Since OMS hasn't been really used in a while, and *I'm using the latest version of OMS * I'm having trouble being able to do that with some of my newer devices like my Roland XV-5080 and its six cards.

Does anyone on this forum know where to go and get that module for OMS. I'm a bit knew to OMS--would this be an instrument that I could build somehow in OMS with its 1000's of patches so that LAP 4.8 can recognize it?


----------



## Cheryl (Nov 23, 2003)

Logic Audio has updated their software to 6.3.1 
Check it out at:
http://www.emagic.de/support/download/index.php?lang=EN

You can also check out http://www.versiontracker.com/ 
In the search box type in midi. You will get a list of shareware,freeware, and demo's. Check them out to see if they will do what you need.


----------



## ohmelas (Nov 23, 2003)

I'm very aware of the logic update. Thanks. The issue I have with that is the cost for me. I can't invest that much more into their updates. I'm more interested in the OMS aspcets of the model since Emaigc reads the instruments and instrument definitions from OMS. Does anyone here know of any OMS resources on the web?


----------



## skoggis (Nov 23, 2003)

I've used logic for years now. And I have xv-5050 as my main sound module.

If you want logic to show the patch names for your 5080 I'd suggest you use environment to create those names. There are a lot of pre-made environments from where you can get patchnames (so you don't have to write them...). I've never used OMS to provide patch names, so I don't know how to do that.

With Logic's environment you can create banks and also custom messages so that your sound module changes the right bank.
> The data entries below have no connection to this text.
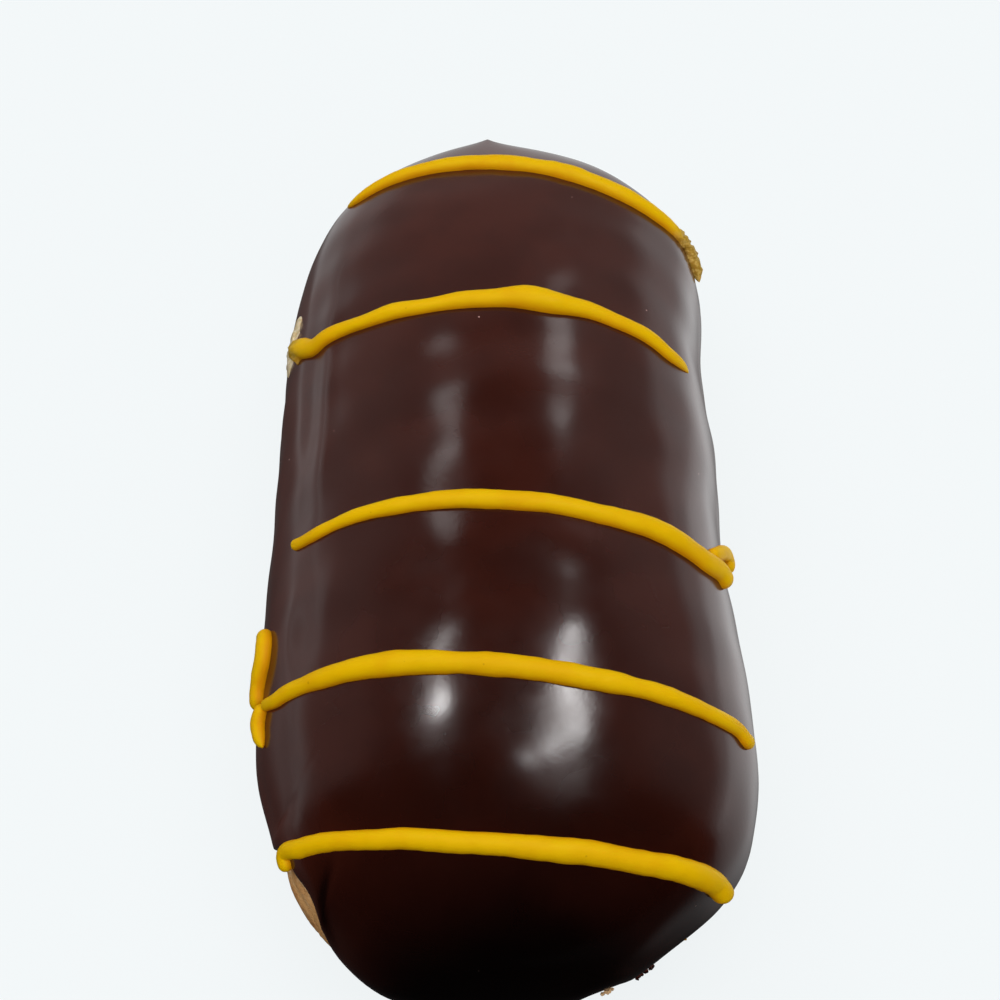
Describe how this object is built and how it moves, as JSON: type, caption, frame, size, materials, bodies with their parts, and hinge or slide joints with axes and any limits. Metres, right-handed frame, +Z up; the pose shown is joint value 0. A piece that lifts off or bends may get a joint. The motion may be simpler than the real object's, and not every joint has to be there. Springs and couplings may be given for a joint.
{
  "type": "chocolate eclair",
  "caption": "Whole choux pastry eclair with its top and sides dipped in dark chocolate icing and lines of yellow icing piped across the top, lying on its flat base.",
  "frame": {"origin": "centre of the flat base, under the middle of the whole box, at the lowest point", "axes": "+Y along the length of the eclair towards the end with the small icing peak, +Z up, +X across it to the right when seen from the bare near end"},
  "size_m": [0.061, 0.1257, 0.042],
  "materials": {
    "choux_crust": "baked golden-tan choux crust with browned ridges and fine cracks, matt",
    "dark_chocolate": "set dark chocolate icing, smooth with a soft gloss and slight waves",
    "yellow_icing": "set golden-yellow piped icing, smooth with a low satin sheen"
  },
  "bodies": {
    "root": {"choux_pastry": "choux_crust", "chocolate_icing": "dark_chocolate"}
  },
  "joints": []
}
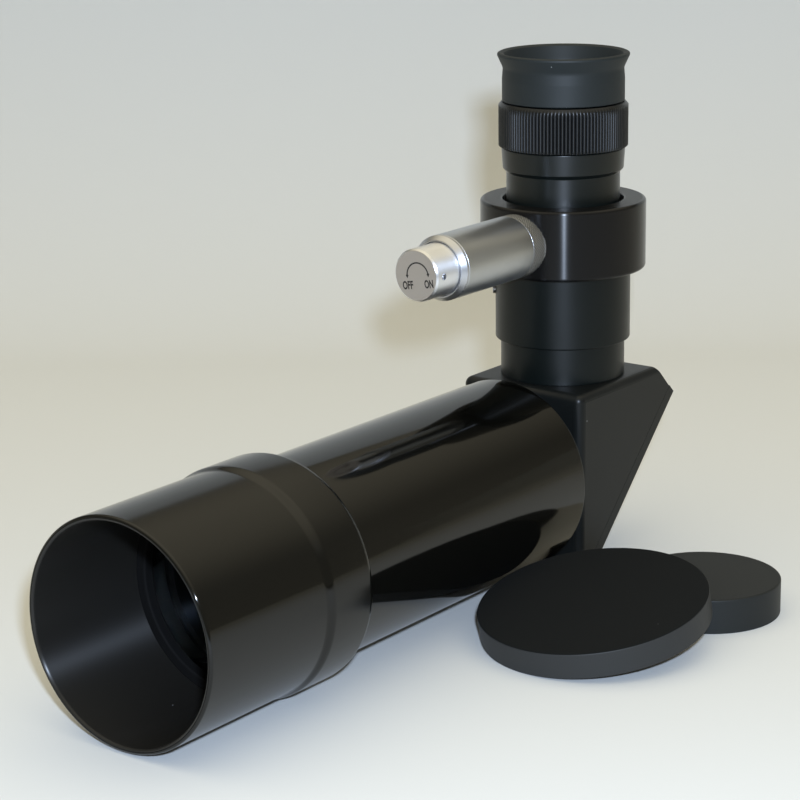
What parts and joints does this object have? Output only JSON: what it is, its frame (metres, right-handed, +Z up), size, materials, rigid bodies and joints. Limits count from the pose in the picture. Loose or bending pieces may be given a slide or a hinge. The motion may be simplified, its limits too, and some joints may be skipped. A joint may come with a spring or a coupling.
{
  "type": "right angle finder",
  "caption": "Small telescope finder with a prism that turns the view upwards, a focusing eyepiece with a lit cross-hair, and its dust caps beside it.",
  "frame": {"origin": "on the main tube's axis, in the middle of the stretch that a finder bracket grips", "axes": "+X along the tube from the objective towards the prism housing, +Z up along the eyepiece, +Y to the left when looking along +X"},
  "size_m": [0.218, 0.1126, 0.1472],
  "materials": {
    "gloss_black_paint": "gloss black paint on turned aluminium",
    "satin_black_paint": "satin black paint on cast aluminium",
    "matt_black_paint": "matt black paint on aluminium",
    "black_anodised": "satin black anodised",
    "collar_black": "glossy black anodised",
    "knurled_black": "black anodised, straight knurl",
    "satin_silver": "satin silver anodised",
    "bright_silver": "bright turned",
    "bright_nosepiece": "bright turned, satin",
    "prism_saddle": "milled, bare",
    "steel_screws": "steel, bare",
    "black_screws": "blackened steel",
    "cell_steel": "bright steel",
    "spring_steel": "spring wire",
    "coated_glass": "clear, coated",
    "clear_glass": "clear, polished",
    "prism_glass": "clear, polished",
    "cap_plastic": "matt black",
    "switch_plastic": "moulded",
    "red_lamp": "clear red resin",
    "cup_rubber": "matt soft rubber"
  },
  "bodies": {
    "finder": {"objective_cell": "gloss_black_paint", "objective_retaining_ring": "black_anodised", "objective_crown_lens": "coated_glass", "objective_flint_lens": "coated_glass", "main_tube": "gloss_black_paint", "front_glare_stop": "matt_black_paint", "rear_glare_stop": "matt_black_paint", "tube_adapter": "black_anodised", "prism_housing": "satin_black_paint", "rear_cover": "satin_black_paint", "cover_screws": "black_screws", "roof_prism": "prism_glass", "prism_saddle": "prism_saddle", "eyepiece_neck": "black_anodised", "eyepiece_sleeve": "black_anodised", "sleeve_grub_screws": "steel_screws", "objective_cap": "cap_plastic", "eyepiece_cap": "cap_plastic"},
    "eyepiece": {"nosepiece": "bright_nosepiece", "illuminator_collar": "collar_black", "reticle_ring": "black_anodised", "reticle_glass": "clear_glass", "eyepiece_barrel": "black_anodised", "ring_keeper": "black_anodised", "lamp_holder": "satin_silver", "lamp": "red_lamp", "illuminator_body": "satin_silver", "button_cells": "cell_steel", "contact_spring": "spring_steel", "switch_block": "switch_plastic", "illuminator_cap_ring": "bright_silver"},
    "switch_knob": {"switch_knob": "satin_silver", "knob_grub_screw": "steel_screws", "switch_shaft": "cell_steel"},
    "focus_ring": {"focus_ring": "knurled_black"},
    "eye_tube": {"eye_lens_tube": "black_anodised", "guide_screw": "steel_screws", "field_lens": "coated_glass", "lens_spacer": "matt_black_paint", "eye_lens": "coated_glass", "eye_lens_retainer": "black_anodised", "eyecup": "cup_rubber"}
  },
  "joints": [
    {"name": "eyepiece_swivel", "type": "hinge", "parent": "finder", "child": "eyepiece", "pos_m": [0.08, 0, 0.043], "axis": [0, 0, 1], "continuous": true},
    {"name": "focus_turn", "type": "hinge", "parent": "eyepiece", "child": "focus_ring", "pos_m": [0.08, 0, 0.0966], "axis": [0, 0, 1], "range_deg": [0, 240]},
    {"name": "eye_lens_lift", "type": "slide", "parent": "eyepiece", "child": "eye_tube", "axis": [0, 0, 1], "range_m": [0, 0.004]},
    {"name": "lamp_switch", "type": "hinge", "parent": "eyepiece", "child": "switch_knob", "pos_m": [0.015, 0, 0.065], "axis": [1, 0, 0], "range_deg": [0, 270]}
  ],
  "couplings": [
    {"joint": "eye_lens_lift", "follows": "focus_turn", "m_per_rad": 0.000954}
  ]
}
Go to http://www.swiftkick.com/lugec.html and click Synth editors. There you'll find lots of environments for different sound modules. XV-5080 is listed.


Check out also emagic's link collection at
http://www.emagic.de/support/links/index.php?lang=EN

Cheers and good luck


----------



## ohmelas (Dec 22, 2006)

It seems to me that a good database on the web would be helpful for OMS and Core Midi users. Perhaps we could create one? I know that the OMS community is still alive and well. Hmmm, a project in the works for howardsalter.com


----------